In the jejunum and ileum, the intestinal mucosa is specialized for absorption by fingerlike projections called villi, each covered by enterocytes bearing microvilli (the brush border), together amplifying absorptive surface area approximately 600-fold. Membrane-bound brush border enzymes complete digestion at the absorption surface: maltase converts maltose to two glucose molecules; sucrase converts sucrose to glucose and fructose; lactase converts lactose to glucose and galactose; aminopeptidase and dipeptidases cleave peptides from the N-terminal end and dipeptides, respectively, to amino acids; nucleotidases and nucleosidases reduce nucleotides to nucleosides and then to nitrogenous bases plus pentose sugars.
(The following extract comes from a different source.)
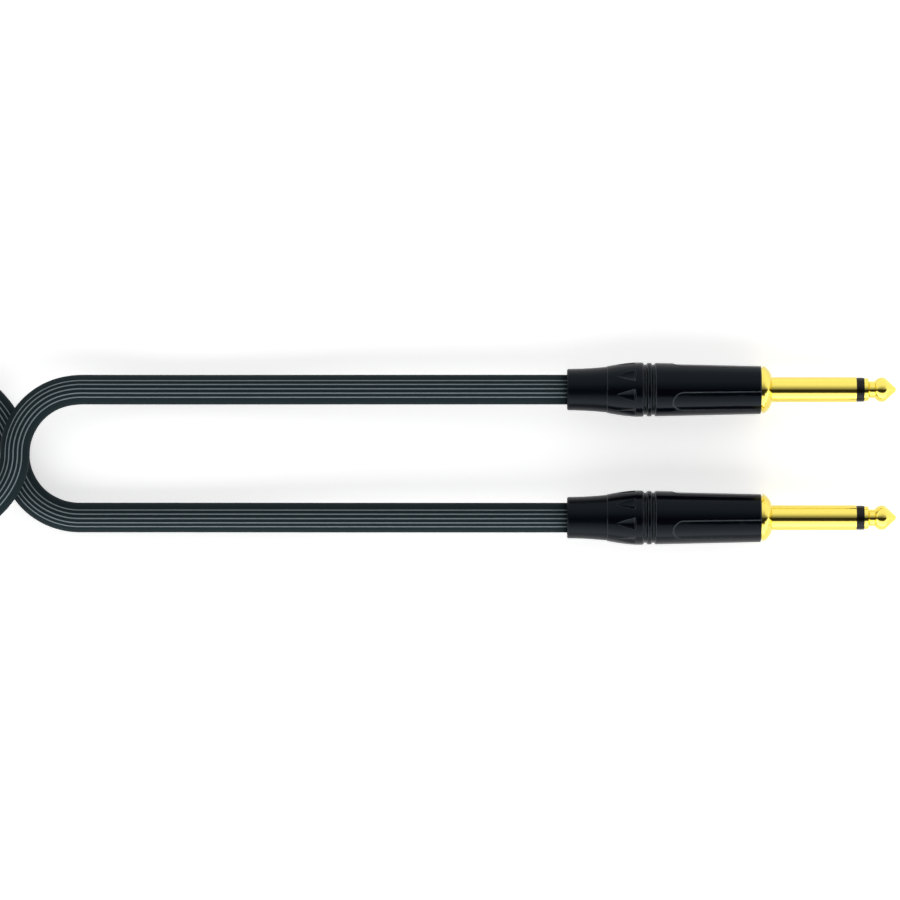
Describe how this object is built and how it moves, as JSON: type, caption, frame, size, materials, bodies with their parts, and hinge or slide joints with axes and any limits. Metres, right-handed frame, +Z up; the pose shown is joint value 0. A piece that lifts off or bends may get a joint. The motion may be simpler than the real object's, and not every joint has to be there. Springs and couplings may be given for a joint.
{
  "type": "instrument cable",
  "caption": "Black round cable for an electric instrument with a straight gold-plated 6.35 mm mono jack plug on each end, its spare length folded into a tied hank.",
  "frame": {"origin": "On the floor, below the middle of the two plugs as they lie side by side, cable left out.", "axes": "+X along both plugs towards their tips, +Y from plug b to plug a, +Z up."},
  "size_m": [0.4051, 0.0617, 0.0375],
  "materials": {
    "contact_gold": "polished",
    "insulator_black": "gloss",
    "tinned_lug": "satin",
    "liner_clear": "satin",
    "barrel_black": "gloss",
    "nut_black": "gloss",
    "chuck_grey": "matte",
    "boot_black": "satin",
    "jacket_black": "satin",
    "core_white": "satin",
    "copper": "satin",
    "tie_fabric": "matte"
  },
  "bodies": {
    "cable": {"tip_contact_a": "contact_gold", "tip_insulator_a": "insulator_black", "sleeve_contact_a": "contact_gold", "ground_lug_a": "tinned_lug", "rear_insulator_a": "insulator_black", "tip_lug_a": "tinned_lug", "liner_a": "liner_clear", "chuck_a": "chuck_grey", "jacket_end_a": "jacket_black", "core_insulation_a": "core_white", "conductor_a": "copper", "shield_pigtail_a": "copper", "tip_contact_b": "contact_gold", "tip_insulator_b": "insulator_black", "sleeve_contact_b": "contact_gold", "ground_lug_b": "tinned_lug", "rear_insulator_b": "insulator_black", "tip_lug_b": "tinned_lug", "liner_b": "liner_clear", "chuck_b": "chuck_grey", "jacket_end_b": "jacket_black", "core_insulation_b": "core_white", "conductor_b": "copper", "shield_pigtail_b": "copper", "cord_a": "jacket_black", "cord_b": "jacket_black", "hank": "jacket_black", "tie": "tie_fabric"},
    "barrel_a": {"barrel_a": "barrel_black"},
    "nut_a": {"nut_a": "nut_black"},
    "boot_a": {"boot_a": "boot_black"},
    "barrel_b": {"barrel_b": "barrel_black"},
    "nut_b": {"nut_b": "nut_black"},
    "boot_b": {"boot_b": "boot_black"}
  },
  "joints": [
    {"name": "barrel_slide_a", "type": "slide", "parent": "cable", "child": "barrel_a", "axis": [-1, 0, 0], "range_m": [0, 0.019]},
    {"name": "boot_slide_a", "type": "slide", "parent": "barrel_a", "child": "boot_a", "axis": [-1, 0, 0], "range_m": [0, 0.006]},
    {"name": "nut_turn_a", "type": "hinge", "parent": "boot_a", "child": "nut_a", "pos_m": [-0.025, 0.01613, 0.00686], "axis": [-1, 0, 0], "range_deg": [0, 2160]},
    {"name": "barrel_slide_b", "type": "slide", "parent": "cable", "child": "barrel_b", "axis": [-1, 0, 0], "range_m": [0, 0.019]},
    {"name": "boot_slide_b", "type": "slide", "parent": "barrel_b", "child": "boot_b", "axis": [-1, 0, 0], "range_m": [0, 0.006]},
    {"name": "nut_turn_b", "type": "hinge", "parent": "boot_b", "child": "nut_b", "pos_m": [-0.025, -0.01613, 0.00686], "axis": [-1, 0, 0], "range_deg": [0, 2160]}
  ],
  "couplings": [
    {"joint": "nut_turn_a", "follows": "boot_slide_a", "rad_per_m": 6283.2},
    {"joint": "nut_turn_b", "follows": "boot_slide_b", "rad_per_m": 6283.2}
  ]
}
Absorption: Glucose and amino acids are absorbed by secondary active transport (sodium-glucose co-transporters, SGLT; sodium-amino acid co-transporters) into blood capillaries within each villus. These capillaries drain into the portal vein, delivering absorbed nutrients to the liver for processing. Fatty acids and monoglycerides enter enterocytes by passive diffusion and are re-esterified into triglycerides, packaged with cholesterol, phospholipids, and apolipoprotein B48 into chylomicrons, then exported by exocytosis into lacteals — lymphatic capillaries in each villus core. Chylomicrons travel through mesenteric lymphatics to the thoracic duct, emptying into the left subclavian vein and entering systemic circulation, bypassing the liver. Fat-soluble vitamins (A, D, E, K) follow this same route.
Large Intestinal Phase: The large intestine, characterised by haustra (sacculations), receives the largely nutrient-depleted residue. Its primary function is water reabsorption (~1.3–1.8 L daily) by osmosis, along with mineral absorption. Symbiotic bacteria colonising the colon synthesize vitamins B and K. The compacted, dehydrated residue (faeces) is stored in the rectum and expelled through the anus via the defecation reflex.
Hormonal Coordination: Four gut hormones orchestrate this process. Gastrin (G-cells, pyloric stomach, triggered by food) stimulates HCl and pepsinogen. Secretin (S-cells, duodenum, triggered by acidic chyme) stimulates pancreatic bicarbonate. CCK (I-cells, duodenum, triggered by fats and amino acids) simultaneously triggers gallbladder contraction (bile release) and pancreatic enzyme secretion. GIP (K-cells, duodenum, triggered by fats and glucose) inhibits gastric acid and stimulates insulin release (incretin effect), coordinating the body's glucose-handling response.
The most tested NEET concept in this chapter is that bile contains no digestive enzymes — it only emulsifies fats — and that enterokinase, which initiates the pancreatic proenzyme cascade, is a duodenal (intestinal), not pancreatic, enzyme.